Given exercise: Reproduce only the lines from the one containing "heap.data.materials.append(jelly())" through the one containing "bpy.data.objects.remove(obj)", exactly as written and with both ends included.

Information supplied:
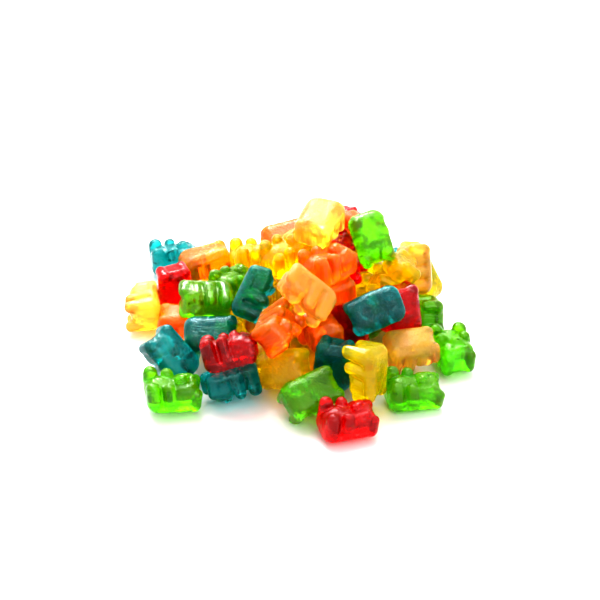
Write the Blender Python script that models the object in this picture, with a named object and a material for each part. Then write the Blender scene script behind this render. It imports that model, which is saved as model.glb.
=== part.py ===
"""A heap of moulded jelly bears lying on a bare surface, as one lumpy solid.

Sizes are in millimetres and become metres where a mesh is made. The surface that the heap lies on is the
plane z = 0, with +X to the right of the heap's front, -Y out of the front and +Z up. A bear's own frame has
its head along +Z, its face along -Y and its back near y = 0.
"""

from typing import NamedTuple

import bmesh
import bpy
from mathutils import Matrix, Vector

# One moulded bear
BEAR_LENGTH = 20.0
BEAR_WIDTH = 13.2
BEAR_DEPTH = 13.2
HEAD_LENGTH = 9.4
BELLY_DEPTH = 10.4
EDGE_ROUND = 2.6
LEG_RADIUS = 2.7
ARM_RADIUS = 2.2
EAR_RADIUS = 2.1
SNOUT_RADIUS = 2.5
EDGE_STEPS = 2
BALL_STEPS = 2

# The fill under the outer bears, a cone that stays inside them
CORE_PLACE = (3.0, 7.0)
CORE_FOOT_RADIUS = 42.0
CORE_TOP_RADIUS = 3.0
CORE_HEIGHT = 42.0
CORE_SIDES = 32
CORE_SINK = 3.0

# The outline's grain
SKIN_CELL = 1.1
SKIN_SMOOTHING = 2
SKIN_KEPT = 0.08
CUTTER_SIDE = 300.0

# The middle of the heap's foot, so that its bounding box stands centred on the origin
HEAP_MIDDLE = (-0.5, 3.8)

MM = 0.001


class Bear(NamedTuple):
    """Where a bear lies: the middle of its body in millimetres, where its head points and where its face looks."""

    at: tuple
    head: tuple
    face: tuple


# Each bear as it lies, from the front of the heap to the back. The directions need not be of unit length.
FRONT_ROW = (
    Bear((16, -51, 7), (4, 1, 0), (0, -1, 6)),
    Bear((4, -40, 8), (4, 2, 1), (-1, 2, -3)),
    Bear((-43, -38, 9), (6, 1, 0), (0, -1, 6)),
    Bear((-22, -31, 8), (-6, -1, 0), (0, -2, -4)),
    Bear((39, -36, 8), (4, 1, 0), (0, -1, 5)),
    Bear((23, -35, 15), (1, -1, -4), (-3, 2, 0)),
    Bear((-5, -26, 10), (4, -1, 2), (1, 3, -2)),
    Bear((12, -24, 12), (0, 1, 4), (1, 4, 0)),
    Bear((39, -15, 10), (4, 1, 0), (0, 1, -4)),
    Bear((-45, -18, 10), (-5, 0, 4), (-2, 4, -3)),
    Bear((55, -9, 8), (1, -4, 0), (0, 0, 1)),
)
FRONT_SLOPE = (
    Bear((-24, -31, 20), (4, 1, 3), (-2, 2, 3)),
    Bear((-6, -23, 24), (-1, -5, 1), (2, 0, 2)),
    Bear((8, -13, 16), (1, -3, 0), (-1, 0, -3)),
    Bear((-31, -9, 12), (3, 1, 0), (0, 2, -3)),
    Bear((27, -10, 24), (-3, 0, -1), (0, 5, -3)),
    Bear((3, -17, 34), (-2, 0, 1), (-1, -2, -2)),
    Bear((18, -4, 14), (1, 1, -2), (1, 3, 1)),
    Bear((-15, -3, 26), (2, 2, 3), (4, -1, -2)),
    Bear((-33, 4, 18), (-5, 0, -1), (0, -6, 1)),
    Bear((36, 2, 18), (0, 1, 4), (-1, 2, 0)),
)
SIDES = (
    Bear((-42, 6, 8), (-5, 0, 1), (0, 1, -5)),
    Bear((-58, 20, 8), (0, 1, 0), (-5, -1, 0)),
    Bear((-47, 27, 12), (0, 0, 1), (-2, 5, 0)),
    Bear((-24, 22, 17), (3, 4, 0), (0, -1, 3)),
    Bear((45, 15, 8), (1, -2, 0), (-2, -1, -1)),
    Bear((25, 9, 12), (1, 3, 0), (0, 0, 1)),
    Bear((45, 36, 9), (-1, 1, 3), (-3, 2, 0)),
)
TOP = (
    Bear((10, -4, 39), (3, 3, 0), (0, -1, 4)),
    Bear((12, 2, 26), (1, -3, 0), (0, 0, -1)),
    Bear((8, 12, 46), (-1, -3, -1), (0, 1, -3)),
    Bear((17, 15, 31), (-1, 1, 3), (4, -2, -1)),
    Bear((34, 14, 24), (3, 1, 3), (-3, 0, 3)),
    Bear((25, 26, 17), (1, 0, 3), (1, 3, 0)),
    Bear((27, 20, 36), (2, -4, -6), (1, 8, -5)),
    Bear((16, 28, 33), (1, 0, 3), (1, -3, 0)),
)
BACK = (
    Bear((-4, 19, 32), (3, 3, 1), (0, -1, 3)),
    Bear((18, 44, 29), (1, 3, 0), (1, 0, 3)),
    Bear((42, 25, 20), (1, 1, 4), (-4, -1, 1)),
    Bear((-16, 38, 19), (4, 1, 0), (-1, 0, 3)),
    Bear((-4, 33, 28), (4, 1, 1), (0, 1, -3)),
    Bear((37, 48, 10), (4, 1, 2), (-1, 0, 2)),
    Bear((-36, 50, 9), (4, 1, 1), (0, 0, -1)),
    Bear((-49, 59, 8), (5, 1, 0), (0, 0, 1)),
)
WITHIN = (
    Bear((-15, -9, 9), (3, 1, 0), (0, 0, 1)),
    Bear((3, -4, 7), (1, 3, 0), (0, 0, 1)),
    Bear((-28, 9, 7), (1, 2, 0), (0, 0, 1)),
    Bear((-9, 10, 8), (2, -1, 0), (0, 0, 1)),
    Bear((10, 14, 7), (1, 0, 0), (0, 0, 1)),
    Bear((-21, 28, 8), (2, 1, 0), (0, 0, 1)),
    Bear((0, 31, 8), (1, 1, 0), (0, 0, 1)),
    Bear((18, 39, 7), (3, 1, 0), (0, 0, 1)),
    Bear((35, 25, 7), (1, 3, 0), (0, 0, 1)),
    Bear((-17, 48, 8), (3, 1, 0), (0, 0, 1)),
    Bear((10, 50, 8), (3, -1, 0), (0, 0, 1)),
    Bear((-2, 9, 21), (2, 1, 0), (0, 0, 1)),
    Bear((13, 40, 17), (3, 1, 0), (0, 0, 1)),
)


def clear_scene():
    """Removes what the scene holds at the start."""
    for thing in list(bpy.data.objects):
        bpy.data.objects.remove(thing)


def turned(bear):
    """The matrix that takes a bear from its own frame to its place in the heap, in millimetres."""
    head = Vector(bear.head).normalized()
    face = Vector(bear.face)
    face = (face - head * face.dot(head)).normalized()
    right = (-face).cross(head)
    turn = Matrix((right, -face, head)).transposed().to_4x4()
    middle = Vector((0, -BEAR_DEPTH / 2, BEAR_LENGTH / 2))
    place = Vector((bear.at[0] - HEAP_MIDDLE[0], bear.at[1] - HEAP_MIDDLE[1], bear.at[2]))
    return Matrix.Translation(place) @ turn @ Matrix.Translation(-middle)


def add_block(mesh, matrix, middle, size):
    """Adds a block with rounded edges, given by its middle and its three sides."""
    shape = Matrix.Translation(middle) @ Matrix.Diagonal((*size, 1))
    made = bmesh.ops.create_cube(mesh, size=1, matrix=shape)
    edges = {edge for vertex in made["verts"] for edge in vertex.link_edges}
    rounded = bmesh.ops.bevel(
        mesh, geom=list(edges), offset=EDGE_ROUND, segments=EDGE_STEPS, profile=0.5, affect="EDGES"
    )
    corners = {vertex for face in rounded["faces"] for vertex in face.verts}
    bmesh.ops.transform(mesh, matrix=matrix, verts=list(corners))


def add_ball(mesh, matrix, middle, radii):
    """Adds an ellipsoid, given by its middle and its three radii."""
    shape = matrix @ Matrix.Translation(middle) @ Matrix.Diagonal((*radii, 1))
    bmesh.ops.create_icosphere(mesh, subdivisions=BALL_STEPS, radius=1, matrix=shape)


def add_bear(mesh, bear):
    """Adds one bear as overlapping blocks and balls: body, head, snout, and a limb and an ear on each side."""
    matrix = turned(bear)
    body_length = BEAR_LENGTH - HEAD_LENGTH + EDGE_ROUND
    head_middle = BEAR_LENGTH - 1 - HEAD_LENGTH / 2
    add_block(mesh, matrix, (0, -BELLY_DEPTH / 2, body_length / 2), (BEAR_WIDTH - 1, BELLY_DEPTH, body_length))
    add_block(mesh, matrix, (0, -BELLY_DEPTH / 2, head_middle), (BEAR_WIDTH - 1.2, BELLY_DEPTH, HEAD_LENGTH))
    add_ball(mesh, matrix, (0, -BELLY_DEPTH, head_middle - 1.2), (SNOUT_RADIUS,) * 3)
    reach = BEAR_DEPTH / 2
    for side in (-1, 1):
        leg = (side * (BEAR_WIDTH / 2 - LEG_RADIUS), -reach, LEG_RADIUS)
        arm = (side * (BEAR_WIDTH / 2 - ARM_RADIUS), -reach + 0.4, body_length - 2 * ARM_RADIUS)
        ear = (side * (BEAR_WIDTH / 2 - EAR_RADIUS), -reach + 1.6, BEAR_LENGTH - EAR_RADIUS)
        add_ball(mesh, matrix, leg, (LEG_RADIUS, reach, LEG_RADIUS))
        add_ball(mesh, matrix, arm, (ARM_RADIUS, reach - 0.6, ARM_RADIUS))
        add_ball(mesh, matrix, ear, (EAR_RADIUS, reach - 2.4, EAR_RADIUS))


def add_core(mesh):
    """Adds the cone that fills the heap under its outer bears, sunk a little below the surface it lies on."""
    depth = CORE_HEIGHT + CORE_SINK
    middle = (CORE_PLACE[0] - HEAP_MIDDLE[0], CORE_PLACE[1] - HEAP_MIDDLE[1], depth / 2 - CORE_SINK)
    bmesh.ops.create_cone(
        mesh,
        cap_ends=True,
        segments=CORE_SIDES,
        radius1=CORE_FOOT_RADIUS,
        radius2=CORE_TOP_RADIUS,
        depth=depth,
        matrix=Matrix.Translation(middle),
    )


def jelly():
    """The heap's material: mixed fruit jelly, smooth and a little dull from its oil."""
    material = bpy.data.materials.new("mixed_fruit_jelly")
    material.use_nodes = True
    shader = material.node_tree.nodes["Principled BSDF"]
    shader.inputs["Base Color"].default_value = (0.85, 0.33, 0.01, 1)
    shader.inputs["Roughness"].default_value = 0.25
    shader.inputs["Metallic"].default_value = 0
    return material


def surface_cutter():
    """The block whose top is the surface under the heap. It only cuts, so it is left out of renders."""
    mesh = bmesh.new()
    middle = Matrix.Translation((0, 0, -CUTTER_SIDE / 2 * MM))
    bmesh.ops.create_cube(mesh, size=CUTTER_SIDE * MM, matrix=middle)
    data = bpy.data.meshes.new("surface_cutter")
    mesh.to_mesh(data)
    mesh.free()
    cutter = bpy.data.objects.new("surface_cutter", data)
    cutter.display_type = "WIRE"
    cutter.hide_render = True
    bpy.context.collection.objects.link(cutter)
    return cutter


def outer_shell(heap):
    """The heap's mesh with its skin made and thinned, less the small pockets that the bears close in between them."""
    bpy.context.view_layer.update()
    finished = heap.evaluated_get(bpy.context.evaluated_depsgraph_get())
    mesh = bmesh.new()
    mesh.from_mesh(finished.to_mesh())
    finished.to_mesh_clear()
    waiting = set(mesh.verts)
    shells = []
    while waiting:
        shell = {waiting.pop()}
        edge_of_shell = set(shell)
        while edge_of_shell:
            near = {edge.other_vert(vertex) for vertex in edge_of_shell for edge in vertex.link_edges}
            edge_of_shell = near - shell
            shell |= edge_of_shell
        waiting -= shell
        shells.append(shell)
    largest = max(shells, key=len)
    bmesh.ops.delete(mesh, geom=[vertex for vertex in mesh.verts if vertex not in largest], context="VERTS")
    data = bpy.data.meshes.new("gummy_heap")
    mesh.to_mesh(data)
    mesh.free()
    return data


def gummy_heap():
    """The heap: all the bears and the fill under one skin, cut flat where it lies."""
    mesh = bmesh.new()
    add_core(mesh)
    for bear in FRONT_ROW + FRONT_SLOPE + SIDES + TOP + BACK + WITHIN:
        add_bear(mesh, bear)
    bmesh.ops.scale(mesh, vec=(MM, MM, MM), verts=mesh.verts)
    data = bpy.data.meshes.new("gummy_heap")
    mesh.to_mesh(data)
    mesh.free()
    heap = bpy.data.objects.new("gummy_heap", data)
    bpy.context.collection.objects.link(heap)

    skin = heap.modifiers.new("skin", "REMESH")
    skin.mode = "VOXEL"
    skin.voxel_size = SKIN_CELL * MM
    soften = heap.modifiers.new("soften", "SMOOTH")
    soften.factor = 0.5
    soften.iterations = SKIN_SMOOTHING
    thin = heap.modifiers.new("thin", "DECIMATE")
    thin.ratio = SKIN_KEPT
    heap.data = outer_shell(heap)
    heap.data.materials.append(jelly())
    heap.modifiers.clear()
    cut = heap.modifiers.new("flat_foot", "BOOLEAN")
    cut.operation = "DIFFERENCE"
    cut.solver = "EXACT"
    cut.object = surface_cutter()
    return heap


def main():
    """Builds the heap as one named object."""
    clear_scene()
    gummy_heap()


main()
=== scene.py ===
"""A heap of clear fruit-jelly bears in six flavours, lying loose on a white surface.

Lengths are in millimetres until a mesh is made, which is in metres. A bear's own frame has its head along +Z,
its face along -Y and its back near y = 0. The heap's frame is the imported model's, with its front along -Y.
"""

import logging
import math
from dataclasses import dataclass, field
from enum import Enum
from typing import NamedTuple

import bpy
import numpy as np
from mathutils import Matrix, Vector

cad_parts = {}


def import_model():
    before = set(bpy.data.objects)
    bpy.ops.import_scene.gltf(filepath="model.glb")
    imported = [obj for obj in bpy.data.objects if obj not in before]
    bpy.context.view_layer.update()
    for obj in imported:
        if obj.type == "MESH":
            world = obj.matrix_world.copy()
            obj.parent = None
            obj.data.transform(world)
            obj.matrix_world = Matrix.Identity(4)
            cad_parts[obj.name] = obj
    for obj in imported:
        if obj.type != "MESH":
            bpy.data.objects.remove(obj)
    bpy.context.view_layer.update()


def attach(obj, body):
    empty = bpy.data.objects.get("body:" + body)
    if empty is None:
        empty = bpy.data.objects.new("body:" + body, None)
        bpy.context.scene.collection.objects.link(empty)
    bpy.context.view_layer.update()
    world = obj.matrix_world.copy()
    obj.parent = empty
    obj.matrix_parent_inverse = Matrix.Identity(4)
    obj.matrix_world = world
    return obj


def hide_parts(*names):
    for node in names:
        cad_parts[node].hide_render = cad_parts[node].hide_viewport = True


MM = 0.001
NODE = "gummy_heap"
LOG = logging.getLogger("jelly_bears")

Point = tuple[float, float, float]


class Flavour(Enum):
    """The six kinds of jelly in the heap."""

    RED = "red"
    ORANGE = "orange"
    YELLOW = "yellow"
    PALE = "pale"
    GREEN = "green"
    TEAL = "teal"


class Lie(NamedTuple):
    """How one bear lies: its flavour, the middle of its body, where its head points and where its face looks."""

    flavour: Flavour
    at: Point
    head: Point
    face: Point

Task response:
    heap.data.materials.append(jelly())
    heap.modifiers.clear()
    cut = heap.modifiers.new("flat_foot", "BOOLEAN")
    cut.operation = "DIFFERENCE"
    cut.solver = "EXACT"
    cut.object = surface_cutter()
    return heap


def main():
    """Builds the heap as one named object."""
    clear_scene()
    gummy_heap()


main()
=== scene.py ===
"""A heap of clear fruit-jelly bears in six flavours, lying loose on a white surface.

Lengths are in millimetres until a mesh is made, which is in metres. A bear's own frame has its head along +Z,
its face along -Y and its back near y = 0. The heap's frame is the imported model's, with its front along -Y.
"""

import logging
import math
from dataclasses import dataclass, field
from enum import Enum
from typing import NamedTuple

import bpy
import numpy as np
from mathutils import Matrix, Vector

cad_parts = {}


def import_model():
    before = set(bpy.data.objects)
    bpy.ops.import_scene.gltf(filepath="model.glb")
    imported = [obj for obj in bpy.data.objects if obj not in before]
    bpy.context.view_layer.update()
    for obj in imported:
        if obj.type == "MESH":
            world = obj.matrix_world.copy()
            obj.parent = None
            obj.data.transform(world)
            obj.matrix_world = Matrix.Identity(4)
            cad_parts[obj.name] = obj
    for obj in imported:
        if obj.type != "MESH":
            bpy.data.objects.remove(obj)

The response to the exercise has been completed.